As an aside here, the two-format deal and their limitations is something that would have been goot to keep in mind when writing the original document. The final version will, when it’s sold on Amazon, be formatted into one fairly expansive format with high resolution and a slightly lighter version without the bells and whistles for older devices. Quite likely also an ePub (roughly comparable to KF8, equal but different) although here the ePub is the basis for the other two. Both kind of default to mostly living with the functions of the older format except for including higher resolution images for the modern screens (nicer pictures and more size appropriate on screen) but it’s possible to segment off sections of the css during formatting, essentially saying “text marked ‘something’ should look like <complex format> if this is a KF8 reader, otherwise it should instead look like <simpler or other format>”. The whole process is a little like if you were giving a presentation on TV in the late 70s early 80s – if you needed to decide what colors to use in the presentation, you’d need to know that not everyone has a color TV. A majority does, so you still have to (or at least should) give some thought to what looks good, but you can’t hinge the whole thing on it by color coding vital information – it has to be a working (if not as nice) product even in black and white.
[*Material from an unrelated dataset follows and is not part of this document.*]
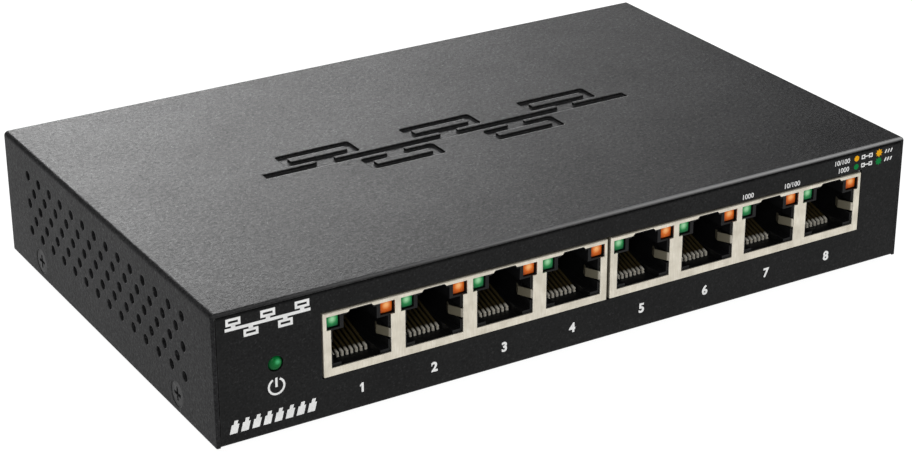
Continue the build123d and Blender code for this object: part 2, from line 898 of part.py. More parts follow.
def build_contact_springs(number, port_x):
    """The eight sprung arms of one port, which rise to the rear and are pressed down by a plug."""
    knee = (
        pivot_y + contact_reach * cos(radians(contact_angle)),
        pivot_z + contact_reach * sin(radians(contact_angle)),
    )
    tip = (
        knee[0] + contact_tip * cos(radians(contact_tip_angle)),
        knee[1] + contact_tip * sin(radians(contact_tip_angle)),
    )
    with BuildPart() as springs:
        with BuildSketch(*[side_plane(x) for x in contact_xs(port_x)]):
            strip([(pivot_y, pivot_z), knee, tip], contact_thickness)
        extrude(amount=contact_width / 2, both=True)
    save(springs, f"port_{number}_contacts")


def build_port_lights(side_name, gang_x):
    """The rectangular lights of one gang: a green link light and an amber activity light a port."""
    for kind, side in (("link", -1), ("activity", 1)):
        with BuildPart() as lights:
            with BuildSketch(front_plane(light_front)):
                with Locations(*[(x + side * light_reach, light_z) for x in port_centres(gang_x)]):
                    RectangleRounded(light_width, light_height, light_round)
            extrude(amount=-light_length)
            fillet(lights.faces().group_by(Axis.Y)[0].edges(), light_round * 2 / 3)
        save(lights, f"{kind}_lights_{side_name}")


def build_port_light_leads(side_name, gang_x):
    """The bent leads of one gang's lights, over the back of the insulator and down to the board."""
    at = [x for light_x in light_xs(gang_x) for x in spaced(light_x, 2, light_lead_pitch)]
    half = lead_size / 2
    with BuildPart() as leads:
        block((-half, half), (light_front + light_length, light_lead_y + half), about(light_z, half), at)
        block((-half, half), about(light_lead_y, half), (lead_end, light_z), at)
    save(leads, f"port_light_leads_{side_name}")


# ------------------------------------------------------------------ power light
def build_power_light_pieces():
    """The power light's lens, its leads and the black spacer that holds it square to the board."""
    with BuildPart() as lens:
        with BuildSketch(front_plane(holder_y)):
            with Locations((power_x, power_z)):
                Circle(power_radius)
        extrude(amount=power_length)
        fillet(lens.edges().sort_by(Axis.Y)[0], power_dome)
        with BuildSketch(front_plane(holder_y)):
            with Locations((power_x, power_z)):
                Circle(power_rim_radius)
        extrude(amount=power_rim)
    save(lens, "power_light")

    at = spaced(power_x, 2, power_lead_pitch)
    half = lead_size / 2
    with BuildPart() as leads:
        block((-half, half), (holder_y, power_lead_y + half), about(power_z, half), at)
        block((-half, half), about(power_lead_y, half), (lead_end, power_z), at)
    save(leads, "power_light_leads")

    with BuildPart() as holder:
        block(
            about(power_x, holder_width / 2),
            (holder_y, holder_y + holder_depth),
            (board_top, power_z + holder_above),
        )
        block(
            about(0, half + lead_play),
            (holder_y, holder_y + holder_depth),
            about(power_z, half + lead_play),
            at,
            Mode.SUBTRACT,
        )
    save(holder, "power_light_holder")


# ------------------------------------------------------------------ power inlet
def build_power_inlet():
    """The barrel inlet: housing, centre pin, fixed terminals and the sprung sleeve contact."""
    back = inlet_face - inlet_depth
    bore_end = inlet_face - inlet_bore_depth
    half_sheet = sleeve_sheet / 2
    with BuildPart() as housing:
        block(about(inlet_x, inlet_width / 2), (back, inlet_face), (board_top, board_top + inlet_height))
        fillet(housing.edges().filter_by(Axis.Y).group_by(Axis.Z)[-1], inlet_round)
        with BuildSketch(front_plane(inlet_face)):
            with Locations((inlet_x, inlet_z)):
                Circle(inlet_bore_radius)
        extrude(amount=inlet_bore_depth, mode=Mode.SUBTRACT)
        with BuildSketch(front_plane(inlet_face)):
            with Locations((inlet_x, inlet_z)):
                Circle(inlet_pin_radius + inlet_play)
        extrude(amount=inlet_face - pin_tab_y, mode=Mode.SUBTRACT)
        block(
            about(inlet_x, sleeve_width / 2 + sleeve_side_play),
            (sleeve_y - sleeve_reach - sleeve_room, sleeve_y + sleeve_room),
            (sleeve_slot_z, inlet_z),
            mode=Mode.SUBTRACT,
        )
        tab_half = lead_size / 2 + inlet_play
        tab_across = about(inlet_x, tab_width / 2 + inlet_play)
        block(
            tab_across,
            about(pin_tab_y, tab_half),
            (board_top, inlet_z + inlet_pin_radius + inlet_play),
            mode=Mode.SUBTRACT,
        )
        block(tab_across, about(sleeve_tab_y, tab_half), (board_top, inlet_z), mode=Mode.SUBTRACT)
    save(housing, "inlet_housing")

    with BuildPart() as pin:
        with BuildSketch(front_plane(pin_tab_y + lead_size / 2)):
            with Locations((inlet_x, inlet_z)):
                Circle(inlet_pin_radius)
        extrude(amount=-(inlet_face - inlet_pin_recess - pin_tab_y - lead_size / 2))
        fillet(pin.edges().sort_by(Axis.Y)[-1], inlet_pin_radius / 2)
    save(pin, "inlet_pin")

    with BuildPart() as terminals:
        across = about(inlet_x, tab_width / 2)
        block(across, about(pin_tab_y, lead_size / 2), (lead_end, inlet_z + inlet_pin_radius))
        floor = (sleeve_slot_z, sleeve_slot_z + sleeve_sheet)
        block(across, about(sleeve_tab_y, lead_size / 2), (lead_end, sleeve_slot_z + sleeve_sheet))
        block(across, (sleeve_tab_y, sleeve_y + half_sheet), floor)
        block(across, about(sleeve_y, half_sheet), (sleeve_slot_z, sleeve_z - half_sheet - contact_gap))
    save(terminals, "inlet_terminals")

    end = (
        sleeve_y - sleeve_reach * cos(radians(sleeve_angle)),
        sleeve_z + sleeve_reach * sin(radians(sleeve_angle)),
    )
    with BuildPart() as sleeve:
        with BuildSketch(side_plane(inlet_x)):
            strip([(sleeve_y, sleeve_z), end], sleeve_sheet)
        extrude(amount=sleeve_width / 2, both=True)
    save(sleeve, "inlet_sleeve_spring")


# ------------------------------------------------------------------ electronics
def build_transformers():
    """The four two-port line transformers behind the jacks, and their gull-wing leads."""
    lift = board_top + package_lift
    places = []
    for gang_x in gangs.values():
        places += spaced(gang_x, 2, 2 * port_pitch)
    for number, x in enumerate(places, start=1):
        with BuildPart() as transformer:
            block(
                about(x, transformer_length / 2),
                about(transformer_y, transformer_width / 2),
                (lift, lift + transformer_height),
            )
            chamfer(transformer.faces().sort_by(Axis.Z)[-1].edges(), package_edge)
        save(transformer, f"line_transformer_{number}")
    lead_xs = [lead_x for x in places for lead_x in spaced(x, transformer_leads, transformer_lead_pitch)]
    with BuildPart() as leads:
        for side in (-1, 1):
            edge = transformer_y + side * transformer_width / 2
            lead_row(
                [(x, edge) for x in lead_xs],
                (0, side),
                transformer_lead_width,
                transformer_lead_shoulder,
                transformer_lead_reach,
            )
    save(leads, "transformer_leads")


def build_switch_chip():
    """The switch chip, its leads, the thermal pad and the finned heat sink on it."""
    lift = board_top + package_lift
    chip_top = lift + chip_thickness
    with BuildPart() as chip:
        block(about(chip_x, chip_length / 2), about(chip_y, chip_width / 2), (lift, chip_top))
        chamfer(chip.faces().sort_by(Axis.Z)[-1].edges(), package_edge)
    save(chip, "switch_chip")

    with BuildPart() as leads:
        shoulder = package_lift + chip_thickness / 2
        for side in (-1, 1):
            xs = spaced(chip_x, chip_leads_long, chip_lead_pitch)
            ys = spaced(chip_y, chip_leads_short, chip_lead_pitch)
            long_edge = chip_y + side * chip_width / 2
            short_edge = chip_x + side * chip_length / 2
            row_sizes = (chip_lead_width, shoulder, chip_lead_reach)
            lead_row([(x, long_edge) for x in xs], (0, side), *row_sizes)
            lead_row([(short_edge, y) for y in ys], (side, 0), *row_sizes)
    save(leads, "switch_chip_leads")

    pad_top = chip_top + pad_thickness
    with BuildPart() as pad:
        inset = 2 * package_edge
        block(
            about(chip_x, chip_length / 2 - inset),
            about(chip_y, chip_width / 2 - inset),
            (chip_top, pad_top),
        )
    save(pad, "thermal_pad")

    with BuildPart() as sink:
        across = about(chip_y, sink_width / 2)
        block(about(chip_x, sink_length / 2), across, (pad_top, pad_top + sink_base))
        fins = spaced(chip_x, sink_fins, (sink_length - sink_fin) / (sink_fins - 1))
        block(about(0, sink_fin / 2), across, (pad_top, pad_top + sink_height), fins)
    save(sink, "heat_sink")


def build_small_chips():
    """The power converter chip and the configuration memory, with their leads."""
    lift = board_top + package_lift
    places = {"converter_chip": converter_place, "memory_chip": memory_place}
    for name, (x, y) in places.items():
        with BuildPart() as chip:
            block(
                about(x, small_chip_length / 2),
                about(y, small_chip_width / 2),
                (lift, lift + chip_thickness),
            )
            chamfer(chip.faces().sort_by(Axis.Z)[-1].edges(), package_edge)
        save(chip, name)
    with BuildPart() as leads:
        for x, y in places.values():
            for side in (-1, 1):
                edge = y + side * small_chip_width / 2
                row = [(lead_x, edge) for lead_x in spaced(x, small_chip_leads, small_chip_lead_pitch)]
                shoulder = package_lift + chip_thickness / 2
                lead_row(row, (0, side), small_chip_lead_width, shoulder, chip_lead_reach)
    save(leads, "small_chip_leads")


def build_capacitors():
    """The three electrolytic capacitor cans, each with its crimped groove."""
    for name, (x, radius, height) in cans.items():
        with BuildPart() as can:
            with BuildSketch(Plane(origin=(x, can_y, board_top), x_dir=(1, 0, 0), z_dir=(0, -1, 0))):
                with BuildLine():
                    Polyline(
                        (0, 0),
                        (radius, 0),
                        (radius, can_groove_height),
                        (radius - can_groove, can_groove_height + can_groove),
                        (radius, can_groove_height + 2 * can_groove),
                        (radius, height),
                        (0, height),
                        close=True,
                    )
                make_face()
            revolve(axis=Axis((x, can_y, board_top), (0, 0, 1)))
            fillet(can.edges().sort_by(Axis.Z)[-1], 2 * can_groove)
        save(can, name)


def build_crystal():
    """The metal-canned crystal."""
    crystal_x, crystal_y = crystal_place
    with BuildPart() as crystal:
        with BuildSketch(Plane.XY.offset(board_top)):
            with Locations(crystal_place):
                SlotOverall(crystal_length, crystal_width)
        extrude(amount=crystal_rim)
        with BuildSketch(Plane.XY.offset(board_top + crystal_rim)):
            with Locations((crystal_x, crystal_y)):
                SlotOverall(crystal_length - 2 * crystal_rim, crystal_width - 2 * crystal_rim)
        extrude(amount=crystal_height - crystal_rim)
        fillet(crystal.faces().sort_by(Axis.Z)[-1].edges(), crystal_rim)
    save(crystal, "crystal")


def build_component_leads():
    """The straight leads of the capacitors and of the crystal."""
    with BuildPart() as leads:
        for x, y in component_lead_places():
            block(about(x, lead_size / 2), about(y, lead_size / 2), (lead_end, board_top))
    save(leads, "component_leads")


def build_inductor_and_diode():
    """The converter's shielded inductor and its rectifier diode."""
    inductor_x, inductor_y = inductor_place
    with BuildPart() as inductor:
        block(
            about(inductor_x, inductor_size / 2),
            about(inductor_y, inductor_size / 2),
            (board_top, board_top + inductor_height),
        )
        chamfer(inductor.edges().filter_by(Axis.Z), inductor_corner)
        chamfer(inductor.faces().sort_by(Axis.Z)[-1].edges(), package_edge)
    save(inductor, "inductor")

    diode_x, diode_y = diode_place
    with BuildPart() as diode:
        block(
            about(diode_x, small_chip_width / 3),
            about(diode_y, small_chip_length / 2),
            (board_top + package_lift, board_top + chip_thickness),
        )
        block(
            about(diode_x, small_chip_width / 5),
            about(diode_y, small_chip_length * 3 / 5),
            (board_top, board_top + 2 * package_lift),
        )
    save(diode, "diode")


def build_chip_parts():
    """A row of chip resistors and a row of chip capacitors between the transformers and the switch chip."""
    rows = {
        "chip_resistors": (resistor_row, resistor_thickness),
        "chip_capacitors": (capacitor_row, capacitor_thickness),
    }
    for name, (y, thickness) in rows.items():
        with BuildPart() as parts:
            block(
                about(0, chip_part_length / 2),
                about(y, chip_part_width / 2),
                (board_top, board_top + thickness),
                spaced(chip_x, chip_parts_per_row, chip_part_pitch),
            )
        save(parts, name)


# ------------------------------------------------------------------ the whole switch
build_top_cover()
build_base_tray()
build_cover_screws()
build_feet()
build_rating_label()
build_circuit_board()
build_board_screws()
port_number = 0
for side_name, gang_x in gangs.items():
    build_shield(side_name, gang_x)
    build_housing(side_name, gang_x)
    build_contact_carriers(side_name, gang_x)
    build_contact_posts(side_name, gang_x)
    for port_x in port_centres(gang_x):
        port_number += 1
        build_contact_springs(port_number, port_x)
    build_port_lights(side_name, gang_x)
    build_port_light_leads(side_name, gang_x)
build_power_light_pieces()
build_power_inlet()
build_transformers()
build_switch_chip()
build_small_chips()
build_capacitors()
build_crystal()
build_component_leads()
build_inductor_and_diode()
build_chip_parts()
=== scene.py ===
"""Finishes, panel print and studio of an eight-port desktop network switch in a folded sheet-metal case."""
import logging
import math
from dataclasses import dataclass, field
from enum import Enum

import bmesh
import bpy
from mathutils import Matrix, Vector


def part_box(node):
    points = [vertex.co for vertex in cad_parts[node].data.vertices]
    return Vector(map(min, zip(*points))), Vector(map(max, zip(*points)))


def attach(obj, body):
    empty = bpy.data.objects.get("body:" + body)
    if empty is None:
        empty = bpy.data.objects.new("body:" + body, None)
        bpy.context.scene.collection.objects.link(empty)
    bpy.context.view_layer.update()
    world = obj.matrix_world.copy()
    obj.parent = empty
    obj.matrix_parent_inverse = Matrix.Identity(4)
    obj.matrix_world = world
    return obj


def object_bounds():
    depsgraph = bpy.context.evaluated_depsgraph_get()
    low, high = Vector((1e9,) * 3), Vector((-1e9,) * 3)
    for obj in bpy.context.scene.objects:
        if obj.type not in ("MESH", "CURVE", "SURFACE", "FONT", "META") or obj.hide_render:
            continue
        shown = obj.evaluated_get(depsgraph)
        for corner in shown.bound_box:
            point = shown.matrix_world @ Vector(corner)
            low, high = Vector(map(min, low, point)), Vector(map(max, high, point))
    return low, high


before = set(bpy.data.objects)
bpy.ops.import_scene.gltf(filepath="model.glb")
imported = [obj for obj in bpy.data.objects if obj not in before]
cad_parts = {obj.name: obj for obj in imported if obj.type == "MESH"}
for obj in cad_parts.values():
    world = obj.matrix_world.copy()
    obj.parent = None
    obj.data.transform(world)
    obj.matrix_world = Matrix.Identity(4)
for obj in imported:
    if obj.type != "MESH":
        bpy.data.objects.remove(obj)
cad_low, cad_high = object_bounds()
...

The techies can and will try to put something together of course, but it can be kind of hamfisted sometimes and it’s a fine line between artistic choice in terms of how much “extra” to put in the more expansive format version and how far to go to squeeze as much as possible out of an old format that’s intentionally pretty limited due to the smaller, older devices.

Whew, that’s a lot of text. I think I’ll leave it at that, I may write some more details some other time and perhaps do a more hands writeup of a start to end doing these things. Hope you enjoyed your read (for the few who actually made it this far). There is a bit more to say about the formatting inside the actual xhtml, but I think I’ll do that another time as well, I could stand to know a little more detail about it myself.